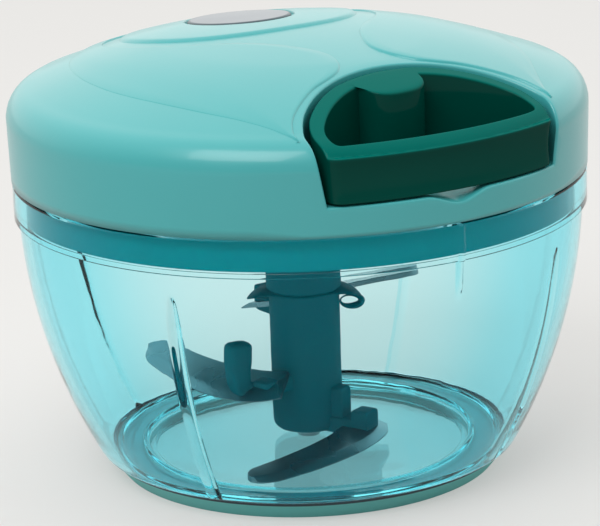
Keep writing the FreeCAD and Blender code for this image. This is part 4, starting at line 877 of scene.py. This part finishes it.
# %% The bowl
FIN_DEPTH, FIN_WIDTH, FIN_TOP, FIN_AZIMUTH, FIN_COUNT = 1.3, 1.7, 53.5, 32.0, 4
FIN_FADE, FIN_TIP_SHARE, FIN_POWER, FIN_SPAN = 7.0, 0.4, 1.3, 3.2
KEY_AZIMUTH, KEY_HALF, KEY_LEVEL, KEY_PROUD, KEY_SWELL, KEY_SPAN = -90.0, 0.95, 50.5, 0.42, 0.9, 1.3


def bowl_angles():
    """Directions round the bowl, crowded where a fin or the key needs them."""
    step = 360 / FIN_COUNT
    fins = FIN_AZIMUTH + step * np.arange(FIN_COUNT)[:, None]
    near = np.linspace(-FIN_SPAN, FIN_SPAN, 33)
    far = np.linspace(FIN_SPAN, step - FIN_SPAN, 56)[1:-1]
    spread = np.concatenate([fins + near, fins + far], 1).ravel()
    key = KEY_AZIMUTH + np.linspace(-KEY_SPAN, KEY_SPAN, 27)
    return np.radians(np.unique(np.concatenate([spread, key]).round(3) % 360))


def off_azimuth(angle, azimuth, period=360.0):
    """Signed angle in degrees from the nearest of the evenly spaced azimuths."""
    return (np.degrees(angle) - azimuth + period / 2) % period - period / 2


def bowl_grid():
    """The turned profile; fins swell its inner wall as cos(x) ** 1.3, a key its outer wall as cos(x)."""
    fin_rows, key_rows = run_of_row == "inner wall", np.isin(run_of_row, ("outer wall", "step", "band"))
    angle = bowl_angles()[:, None]
    radius, level = bowl_profile[None, :, 0] + 0 * angle, bowl_profile[None, :, 1] + 0 * angle
    across = np.radians(off_azimuth(angle, FIN_AZIMUTH, 360 / FIN_COUNT)) * radius
    taper = np.sqrt(np.clip((FIN_TOP - level) / FIN_FADE, 0, 1))
    half = FIN_WIDTH * (FIN_TIP_SHARE + (1 - FIN_TIP_SHARE) * taper)
    bump = np.cos(np.pi / 2 * np.clip(across / half, -1, 1)) ** FIN_POWER
    radius = radius - fin_rows * FIN_DEPTH * taper * bump
    across = np.radians(off_azimuth(angle, KEY_AZIMUTH)) * radius
    ridge = np.cos(np.pi / 2 * np.clip(across / KEY_HALF, -1, 1))
    proud = KEY_SWELL * smooth_step((level - KEY_LEVEL) / (STEP_LEVEL - KEY_LEVEL)) ** 0.5
    radius = radius + key_rows * ridge * np.minimum(proud, RIM_RADIUS + KEY_PROUD - radius)
    return np.stack([radius * np.cos(angle), radius * np.sin(angle), level], -1), True, False


bowl = piece_from_grids("clear_bowl", [bowl_grid()], "bowl_base", sharp=30)
finish(bowl, bowl_plastic)
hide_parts("bowl")

# %% [markdown]
# ## The blade column
# The column is moulded round the three blades. Its tube is turned, with a bore for the pin, a collar
# and a thin splash guard that droops at two sides. Each blade sits in an arm. A solid modeller
# would join them all; here each form is a closed skin of its own that runs into the tube, which
# looks the same and keeps each formula short.

# %% The tube and its hex
COLUMN_RADIUS, COLLAR_RADIUS, COLLAR_LEVEL, COLLAR_TOP, COLUMN_TOP = 7.9, 8.4, 39.4, 46.4, 54.0
NECK_RADIUS, FOOT_RADIUS, FOOT_LEVEL, FOOT_HEIGHT, TUBE_MIDDLE = 7.3, 6.2, 6.8, 2.4, 20
BORE_RADIUS, BORE_TOP, BORE_BEVEL = 2.75, 30.4, 0.3
HEX_FLATS, HEX_TOP, HEX_BEVEL, HEX_ROOT = 9.0, 60.0, 0.4, 1.0


def tube_grid(profile, steps=96):
    """An open profile that starts and ends on the axis, turned into a closed skin."""
    grid, wrap_rows, _ = turned(profile, steps)
    return grid, wrap_rows, False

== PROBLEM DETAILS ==
Quote exactly the first line of the data and every line after it through the one holding "return (np.degrees(angle) - azimuth".

== OUTPUT FOR THIS EXERCISE ==
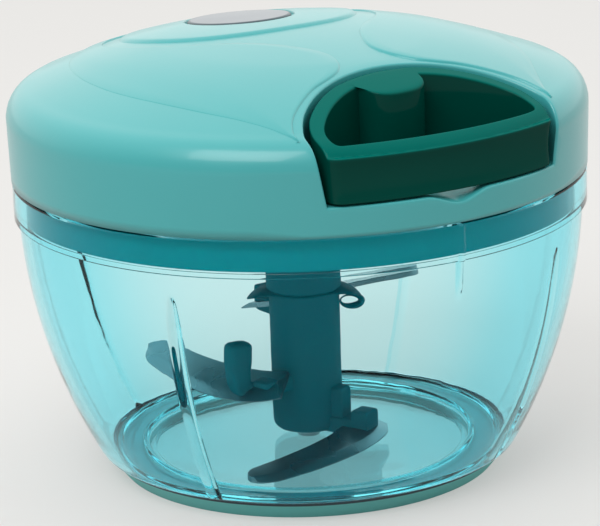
Keep writing the FreeCAD and Blender code for this image. This is part 4, starting at line 877 of scene.py. This part finishes it.
# %% The bowl
FIN_DEPTH, FIN_WIDTH, FIN_TOP, FIN_AZIMUTH, FIN_COUNT = 1.3, 1.7, 53.5, 32.0, 4
FIN_FADE, FIN_TIP_SHARE, FIN_POWER, FIN_SPAN = 7.0, 0.4, 1.3, 3.2
KEY_AZIMUTH, KEY_HALF, KEY_LEVEL, KEY_PROUD, KEY_SWELL, KEY_SPAN = -90.0, 0.95, 50.5, 0.42, 0.9, 1.3


def bowl_angles():
    """Directions round the bowl, crowded where a fin or the key needs them."""
    step = 360 / FIN_COUNT
    fins = FIN_AZIMUTH + step * np.arange(FIN_COUNT)[:, None]
    near = np.linspace(-FIN_SPAN, FIN_SPAN, 33)
    far = np.linspace(FIN_SPAN, step - FIN_SPAN, 56)[1:-1]
    spread = np.concatenate([fins + near, fins + far], 1).ravel()
    key = KEY_AZIMUTH + np.linspace(-KEY_SPAN, KEY_SPAN, 27)
    return np.radians(np.unique(np.concatenate([spread, key]).round(3) % 360))


def off_azimuth(angle, azimuth, period=360.0):
    """Signed angle in degrees from the nearest of the evenly spaced azimuths."""
    return (np.degrees(angle) - azimuth + period / 2) % period - period / 2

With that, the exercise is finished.